Sopwith Aviation crée alors la surprise en septembre 1920 en décidant soudainement de se mettre en liquidation judiciaire alors qu’elle est toujours solvable, mais la Hawker Engineering Cy qui a pris les manettes de la branche aéronautique est convaincu que l’ABC de Bradshaw qui n’a été produite que 11 mois est trop originale et coûteuse à produire avec un bénéfice décent même avec son prix porté à 150 £ qu’il eut fallu doubler. Il avait été commercialisé 2200 motos en 1920 et peut-être 2 à 300 en novembre-décembre. Les stocks restants ont été montés à raison de quelques dizaines de motos par semaine jusqu’environ juillet 1921, par Hawker puis par Jarvis à Wimbledon. En 1920, l’usine continue pourtant de supporter Emerson et quelques pilotes privés dont G. H. Stewart avec quelques beaux succès dont 25 records signés par Emerson sur 50, 100, 200, 300 et 350 miles et ceux de 1 à 6 heures, avec une heure à 113,4 km/h de moyenne.
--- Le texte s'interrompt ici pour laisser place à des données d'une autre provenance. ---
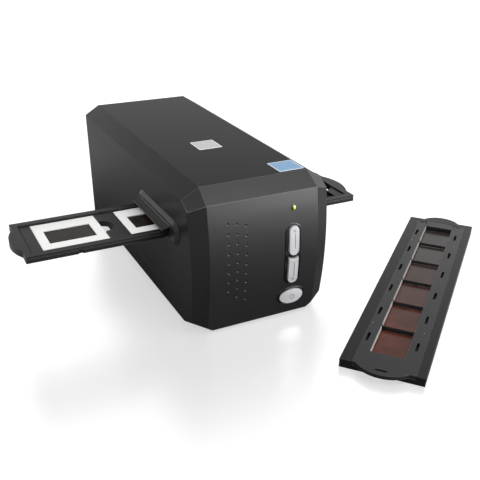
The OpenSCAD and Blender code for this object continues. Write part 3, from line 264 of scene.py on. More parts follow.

Les ABC disparaissent ensuite progressivement des circuits britanniques en 1922-23. Dans le monde de la course, la 400 avait pourtant été bien reçue bien qu’elle n’ait pas la même vitesse de pointe que le modèle d’avant-guerre. Elle avait d’excellentes accélérations et se révélait parfaite pour les courses de côte et les épreuves de vitesse. Son principal défaut était la fragilité de la commande des soupapes par tiges et culbuteurs et différents kits de conversion furent commercialisés, mais aucun ne résolvait totalement le problème.